*Exercise description*: Pull out of the data below the stretch of lines bounded by the one containing "make_frame_plate()" and the one containing "bpy.data.objects.remove(obj)", both bounds included, unchanged.

*Provided data*:
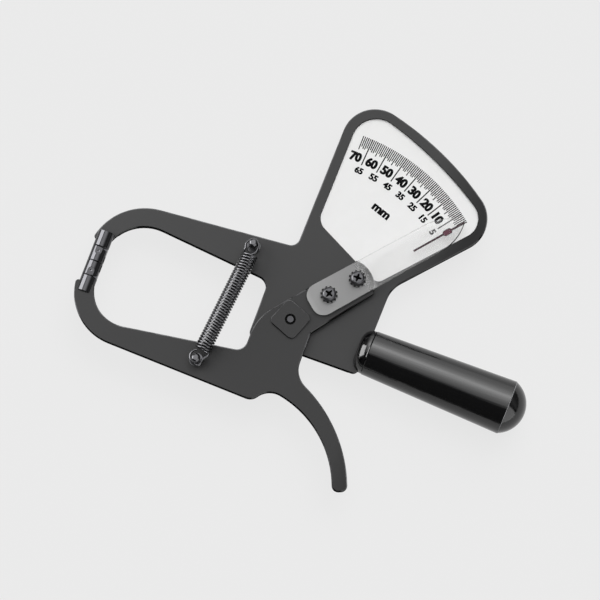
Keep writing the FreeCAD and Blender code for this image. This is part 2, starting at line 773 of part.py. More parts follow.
def make_tip_pad(label):
    """The swivelling part of a tip: a fork round the stub's tongue.

    Its rear is sloped on the throat side, where it turns towards the stub as the jaws open.
    """
    body = new_body(label)
    radius, face = "tip_diameter / 2", f"-{PIN_FROM_CLOSING}"
    turn_profile(body, "pad_profile", "Y", [
        ("0", face), (f"{radius} - tip_bevel", face), (radius, f"{face} + tip_bevel"),
        (radius, "pin_setback"), ("0", "pin_setback"),
    ])
    relief = new_sketch(body, "throat_relief")
    draw_outline(relief, [
        ("pad_relief_start", "pin_setback"), ("tip_diameter", "pin_setback"),
        ("tip_diameter",
         "pin_setback - (tip_diameter - pad_relief_start) * tan((pad_swivel * 1 deg))"),
    ])
    pocket(body, relief, middle=True)
    slot = new_sketch(body, "fork_slot", role="YZ_Plane")
    slot_half = "(tongue_thick / 2 + fit_clear)"
    draw_box(slot, "-tongue_width / 2 - 6 * fit_clear", f"-{slot_half}", "2 * pin_setback", slot_half)
    pocket(body, slot, middle=True)
    bore(body, "pin_hole", "swivel_pin_diameter")
    seat_level = f"{radius} - pin_seat_depth"
    seat = new_sketch(body, "pin_seat", seat_level)
    draw_circle(seat, "pin_seat_width")
    round_cut = pocket(body, seat, "2 * pin_seat_depth", up=True)
    run_out = new_sketch(body, "pin_seat_run_out", seat_level)
    draw_box(run_out, "-pin_seat_width / 2", "0", "pin_seat_width / 2", "2 * pin_setback")
    flat_cut = pocket(body, run_out, "2 * pin_seat_depth", up=True)
    far_side = body.newObject("PartDesign::Mirrored", "far_pin_seat")
    far_side.Originals = [round_cut, flat_cut]
    far_side.MirrorPlane = (origin_part(body, "XY_Plane"), [""])
    body.Tip = far_side
    recompute(far_side)
    return body


def make_swivel_pin(label):
    """A pin with spun ends, fixed in the pad's fork and free in the stub's tongue."""
    body = new_body(label)
    end = "(tip_diameter / 2 - pin_seat_depth + fit_clear)"
    radius, dimple = "swivel_pin_diameter / 2", "swivel_pin_diameter / 4"
    turn_profile(body, "pin_profile", "Z", [
        ("0", f"-{end} + 4 * fit_clear"), (dimple, f"-{end}"), (radius, f"-{end}"),
        (radius, end), (dimple, end), ("0", f"{end} - 4 * fit_clear"),
    ])
    return body


def make_tips():
    """The lower tip is the upper one turned over about the tip column."""
    for name, pin_up, angle in (("upper", UPPER_PIN_UP, "0"), ("lower", LOWER_PIN_UP, "180")):
        for maker, kind in ((make_tip_stub, "tip_stub"), (make_tip_pad, "tip_pad"),
                            (make_swivel_pin, "pad_pin")):
            body = maker(f"{name}_{kind}")
            place(body, "-tip_reach", pin_up, COLUMN_LEVEL, axis=(1, 0, 0), angle=angle)


# ---- spring posts and tension spring --------------------------------------------------------------------

def make_spring_post(label, across, up, plate_back):
    """A shouldered post riveted through a plate, with a neck for the spring's hook."""
    body = new_body(label)
    plate_front = f"({plate_back} + plate_thick)"
    neck_foot = "(spring_height - post_neck_below)"
    neck_top = "(spring_height + post_neck_above)"
    head_top = f"({neck_top} + post_head_thick)"
    turn_profile(body, "post_profile", "Z", [
        ("0", f"{plate_back} + post_rivet_sunk"),
        ("post_rivet_diameter / 2", f"{plate_back} + post_rivet_sunk"),
        ("post_rivet_diameter / 2", plate_front),
        ("post_flange_diameter / 2", plate_front),
        ("post_flange_diameter / 2", f"{plate_front} + post_flange_thick"),
        ("post_shank_diameter / 2", f"{plate_front} + post_flange_thick"),
        ("post_shank_diameter / 2", neck_foot),
        ("post_neck_diameter / 2", neck_foot),
        ("post_neck_diameter / 2", neck_top),
        ("post_head_diameter / 2", neck_top),
        ("post_head_diameter / 2", f"{neck_top} + post_head_thick / 3"),
        ("post_head_diameter / 4", head_top),
        ("0", head_top),
    ], arcs={10: ("post_head_diameter / 2", "left")})
    place(body, across, up)


RING_STEPS = 16
TURN_STEPS = 10
WIRE_SIDES = 6


def polygon_wire(points, radius, sides):
    """A solid wire through the points: straight prisms, mitred where they meet."""
    forward = (points[1] - points[0]).normalize()
    side = forward.cross(Vector(0, 0, 1))
    if side.Length < fine:
        side = forward.cross(Vector(0, 1, 0))
    side.normalize()
    over = forward.cross(side)
    ring = []
    for corner in range(sides):
        angle = 2 * math.pi * corner / sides
        ring.append(points[0] + side * (radius * math.cos(angle)) + over * (radius * math.sin(angle)))
    faces = [Part.Face(Part.makePolygon(ring + ring[:1]))]
    for index in range(1, len(points)):
        way = (points[index] - points[index - 1]).normalize()
        last = index == len(points) - 1
        onward = way if last else (points[index + 1] - points[index]).normalize()
        mitre = (way + onward).normalize()
        moved = [spot + way * ((points[index] - spot).dot(mitre) / way.dot(mitre)) for spot in ring]
        for corner in range(sides):
            beside = (corner + 1) % sides
            outline = [ring[corner], ring[beside], moved[beside], moved[corner], ring[corner]]
            faces.append(Part.Face(Part.makePolygon(outline)))
        ring = moved
    faces.append(Part.Face(Part.makePolygon(ring + ring[:1])))
    shell = Part.makeShell(faces)
    shell.sewShape()
    solid = Part.makeSolid(shell)
    return solid if solid.Volume > 0 else solid.reversed()


def hook_points(wire_radius, coil_radius):
    """The hook's full loop round its post, and its lead up to the coil, in spring coordinates.

    The first coordinate runs from this hook's post towards the other post.
    """
    loop_radius = value("hook_inner_radius") + wire_radius
    slack = value("hook_slack")
    loop_centre = value("hook_inner_radius - post_neck_diameter / 2") - slack
    points = []
    for step in range(RING_STEPS):
        angle = math.radians(40 + (325 - 40) * step / (RING_STEPS - 1))
        points.append(Vector(loop_centre + loop_radius * math.cos(angle),
                             loop_radius * math.sin(angle), 0))
    lead = value("coil_start")
    gap = lead - points[-1].x
    points.append(Vector(points[-1].x + gap * 0.4, -coil_radius * 0.1, coil_radius * 0.05))
    points.append(Vector(points[-2].x + gap * 0.72, coil_radius * 0.5, coil_radius * 0.35))
    return points


def make_spring():
    """One wire: a hook, the coil and the far hook, which swings with the lower post."""
    wire_radius = value("spring_wire / 2")
    coil_radius = value("spring_diameter / 2") - wire_radius
    upper = Vector(value("-upper_post_back"), value("upper_post_up"), value("spring_height"))
    lower = Vector(value("-lower_post_back"), value("-lower_post_down"), value("spring_height"))
    span = (lower - upper).Length
    direction = math.degrees(math.atan2(lower.y - upper.y, lower.x - upper.x))
    start, turns = value("coil_start"), value("spring_turns")
    pitch = (span - 2 * start) / turns

    coil = []
    steps = int(turns * TURN_STEPS)
    half_turn = TURN_STEPS // 2
    for step in range(steps + 1):
        angle = math.radians(60) + 2 * math.pi * step / TURN_STEPS
        coil.append(Vector(start + pitch * step / TURN_STEPS,
                           coil_radius * math.cos(angle), coil_radius * math.sin(angle)))
    near_hook = hook_points(wire_radius, coil_radius)
    far_hook = [Vector(span - spot.x, spot.y, -spot.z) for spot in near_hook]
    turned_end = coil[-1]
    far_hook = [Vector(spot.x, spot.y * (1 if turned_end.y > 0 else -1),
                       spot.z * (1 if spot.z * turned_end.z >= 0 else -1)) for spot in far_hook]
    body_points = near_hook + coil[:-half_turn]
    tail_points = coil[-half_turn - 1:] + far_hook[::-1]
    parting = (body_points[-1] - body_points[-2]).normalize() * wire_radius * 0.7
    body_points[-1] = body_points[-1] - parting
    frame = Placement(upper, Rotation(Vector(0, 0, 1), direction))
    for label, points in (("tension_spring", body_points), ("spring_lower_hook", tail_points)):
        node = doc.addObject("Part::Feature", label)
        node.Shape = polygon_wire(points, wire_radius, WIRE_SIDES)
        node.Placement = frame
        nodes.append(node)


# ---- handle -------------------------------------------------------------------------------------------------

def place_on_handle(body, along="0"):
    tilt = "(handle_tilt * 1 deg)"
    place(body, f"handle_start + ({along}) * cos({tilt})",
          f"-handle_drop - ({along}) * sin({tilt})", PLATE_MIDDLE, angle="-handle_tilt")


def slot_for_plate(body, length):
    """A slot open at the front, for the plate's stepped lug or tang."""
    slot = new_sketch(body, "plate_slot", role="XZ_Plane")
    draw_box(slot, "-collar_length", f"tang_step - {PLATE_MIDDLE} - run_clear",
             length, f"plate_thick - {PLATE_MIDDLE} + run_clear")
    pocket(body, slot, middle=True)


def make_handle():
    bore_radius = "core_diameter / 2 + fit_clear"
    grip_end = "(collar_length + grip_length)"
    seat = "(lug_end_out - handle_start + seam_bevel + 4 * fit_clear)"
    collar = new_body("handle_collar")
    turn_profile(collar, "collar_profile", "X", [
        ("0", "0"), ("collar_face_radius", "0"), ("collar_radius", "collar_round"),
        ("collar_radius + seam_bevel / 4", "collar_length"), (bore_radius, "collar_length"),
        (bore_radius, seat), ("0", seat),
    ], arcs={1: ("collar_round * 1.02", "right")})
    slot_for_plate(collar, seat)
    place_on_handle(collar)

    core = new_body("handle_core")
    turn_profile(core, "core_profile", "X", [
        ("0", f"{seat} + fit_clear"), ("core_diameter / 2", f"{seat} + fit_clear"),
        ("core_diameter / 2", f"{grip_end} - core_end_gap"), ("0", f"{grip_end} - core_end_gap"),
    ])
    slot_for_plate(core, "tang_length + 0.5")
    holes = new_sketch(core, "rivet_holes")
    draw_circle(holes, "rivet_diameter", "rivet_reach")
    draw_circle(holes, "rivet_diameter", "rivet_reach + rivet_spacing")
    pocket(core, holes, middle=True)
    place_on_handle(core)

    grip = new_body("handle_grip")
    turn_profile(grip, "grip_profile", "X", [
        (bore_radius, "collar_length"), ("grip_front_radius - seam_bevel", "collar_length"),
        ("grip_front_radius", "collar_length + seam_bevel"),
        ("grip_back_radius", f"{grip_end} - seam_bevel / 2"),
        ("grip_back_radius - seam_bevel / 2", grip_end), (bore_radius, grip_end),
    ])
    place_on_handle(grip)

    cap = new_body("handle_end_cap")
    crown = "(dome_radius - sqrt(dome_radius ^ 2 - (grip_back_radius - seam_bevel / 2) ^ 2))"
    turn_profile(cap, "cap_profile", "X", [
        ("0", f"{grip_end} - cap_spigot"), ("core_diameter / 2", f"{grip_end} - cap_spigot"),
        ("core_diameter / 2", grip_end), ("grip_back_radius - seam_bevel / 2", grip_end),
        ("0", f"{grip_end} + {crown}"),
    ], arcs={3: ("dome_radius", "right")})
    place_on_handle(cap)

    rivet_half = "(core_diameter / 2 - rivet_sunk)"
    pair = []
    for number, along in enumerate(("rivet_reach", "rivet_reach + rivet_spacing"), start=1):
        body = doc.addObject("PartDesign::Body", f"handle_rivet_{number}")
        turn_profile(body, "rivet_profile", "Z", [
            ("0", f"-{rivet_half}"), ("rivet_diameter / 2", f"-{rivet_half}"),
            ("rivet_diameter / 2", rivet_half), ("0", rivet_half),
        ])
        place_on_handle(body, along)
        pair.append(body)
    group("handle_rivets", pair)


# ---- build, check and write -----------------------------------------------------------------------------------

make_frame_plate()
make_dial_face()
make_moving_arm()
make_pivot()
make_pointer()
make_pointer_fixings()
make_tips()
make_spring_post("upper_spring_post", "-upper_post_back", "upper_post_up", "0")
make_spring_post("lower_spring_post", "-lower_post_back", "-lower_post_down", ARM_BACK)
make_spring()
make_handle()
doc.recompute()

for item in doc.Objects:
    if {"Invalid", "Error"} & set(item.State):
        raise RuntimeError(f"{item.Label} is in state {item.State}")
for node in nodes:
    if node.Shape.isNull() or not node.Shape.isValid() or node.Shape.Volume <= 0:
        raise RuntimeError(f"{node.Label} has no valid solid")

os.makedirs("parts", exist_ok=True)
for node in nodes:
    node.Shape.exportStep(f"parts/{node.Label}.step")
    print(f"{node.Label}: {node.Shape.Volume:.1f} mm3, {len(node.Shape.Solids)} solid(s)")
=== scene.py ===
"""Skinfold caliper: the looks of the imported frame. Lengths are millimetres until they meet mm."""
import bmesh
import bpy
import math
from mathutils import Matrix, Vector


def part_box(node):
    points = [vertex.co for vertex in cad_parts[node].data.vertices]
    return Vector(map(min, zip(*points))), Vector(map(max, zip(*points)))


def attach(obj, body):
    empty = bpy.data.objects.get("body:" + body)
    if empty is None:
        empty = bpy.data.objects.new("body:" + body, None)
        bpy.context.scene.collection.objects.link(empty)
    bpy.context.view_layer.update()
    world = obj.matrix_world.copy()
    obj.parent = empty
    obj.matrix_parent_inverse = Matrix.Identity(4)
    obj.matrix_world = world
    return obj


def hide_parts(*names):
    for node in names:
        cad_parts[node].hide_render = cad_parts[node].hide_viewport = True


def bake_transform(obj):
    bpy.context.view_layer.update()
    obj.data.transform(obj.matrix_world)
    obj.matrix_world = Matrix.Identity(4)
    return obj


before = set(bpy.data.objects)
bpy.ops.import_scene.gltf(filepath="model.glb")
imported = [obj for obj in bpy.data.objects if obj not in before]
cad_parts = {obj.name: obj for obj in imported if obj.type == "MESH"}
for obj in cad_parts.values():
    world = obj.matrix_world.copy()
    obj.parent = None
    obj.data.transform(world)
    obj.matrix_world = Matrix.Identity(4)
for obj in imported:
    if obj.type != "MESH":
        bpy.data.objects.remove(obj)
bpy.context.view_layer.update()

# ---- camera ---------------------------------------------------------------------------------------
# A long lens looks down on the tool from well above its lower edge, turned a little to the right.

mm = 0.001
camera_turn = math.radians(20)
camera_rise = math.radians(79.1)
camera_reach = 1200
camera_target = Vector((0.72, 12.07, 0)) * mm
camera_data = bpy.data.cameras.new("table_camera")
camera_data.lens = 144
camera_data.sensor_width = 36
camera_data.clip_end = 20
camera = bpy.data.objects.new("table_camera", camera_data)
bpy.context.scene.collection.objects.link(camera)
camera_back = Vector((math.sin(camera_turn) * math.cos(camera_rise),
                      -math.cos(camera_turn) * math.cos(camera_rise), math.sin(camera_rise)))
camera.location = camera_target + camera_back * camera_reach * mm
camera.rotation_euler = (math.pi / 2 - camera_rise, 0, camera_turn)
bpy.context.scene.camera = camera
bpy.context.scene.view_settings.view_transform = "Standard"

# ---- table top ------------------------------------------------------------------------------------
# A pale laminate top, wide enough to fill every view. It is matt, so that it holds only a soft
# shadow, and it shows its own pale colour to the camera, in gloss and through clear plastic.

table_colour = "#ebebeb"
table_size = 8000
table_gap = 0.05   # the handle all but touches it
table_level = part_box("handle_grip")[0][2] / mm - table_gap
table_own = 0.92   # how much of its look is its own colour; the rest takes light and shadow


def linear(code):
    """A #rrggbb colour as the linear RGBA that shaders take."""
    parts = [int(code[place:place + 2], 16) / 255 for place in (1, 3, 5)]
    return [part / 12.92 if part <= 0.04045 else ((part + 0.055) / 1.055) ** 2.4 for part in parts] + [1]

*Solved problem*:
make_frame_plate()
make_dial_face()
make_moving_arm()
make_pivot()
make_pointer()
make_pointer_fixings()
make_tips()
make_spring_post("upper_spring_post", "-upper_post_back", "upper_post_up", "0")
make_spring_post("lower_spring_post", "-lower_post_back", "-lower_post_down", ARM_BACK)
make_spring()
make_handle()
doc.recompute()

for item in doc.Objects:
    if {"Invalid", "Error"} & set(item.State):
        raise RuntimeError(f"{item.Label} is in state {item.State}")
for node in nodes:
    if node.Shape.isNull() or not node.Shape.isValid() or node.Shape.Volume <= 0:
        raise RuntimeError(f"{node.Label} has no valid solid")

os.makedirs("parts", exist_ok=True)
for node in nodes:
    node.Shape.exportStep(f"parts/{node.Label}.step")
    print(f"{node.Label}: {node.Shape.Volume:.1f} mm3, {len(node.Shape.Solids)} solid(s)")
=== scene.py ===
"""Skinfold caliper: the looks of the imported frame. Lengths are millimetres until they meet mm."""
import bmesh
import bpy
import math
from mathutils import Matrix, Vector


def part_box(node):
    points = [vertex.co for vertex in cad_parts[node].data.vertices]
    return Vector(map(min, zip(*points))), Vector(map(max, zip(*points)))


def attach(obj, body):
    empty = bpy.data.objects.get("body:" + body)
    if empty is None:
        empty = bpy.data.objects.new("body:" + body, None)
        bpy.context.scene.collection.objects.link(empty)
    bpy.context.view_layer.update()
    world = obj.matrix_world.copy()
    obj.parent = empty
    obj.matrix_parent_inverse = Matrix.Identity(4)
    obj.matrix_world = world
    return obj


def hide_parts(*names):
    for node in names:
        cad_parts[node].hide_render = cad_parts[node].hide_viewport = True


def bake_transform(obj):
    bpy.context.view_layer.update()
    obj.data.transform(obj.matrix_world)
    obj.matrix_world = Matrix.Identity(4)
    return obj


before = set(bpy.data.objects)
bpy.ops.import_scene.gltf(filepath="model.glb")
imported = [obj for obj in bpy.data.objects if obj not in before]
cad_parts = {obj.name: obj for obj in imported if obj.type == "MESH"}
for obj in cad_parts.values():
    world = obj.matrix_world.copy()
    obj.parent = None
    obj.data.transform(world)
    obj.matrix_world = Matrix.Identity(4)
for obj in imported:
    if obj.type != "MESH":
        bpy.data.objects.remove(obj)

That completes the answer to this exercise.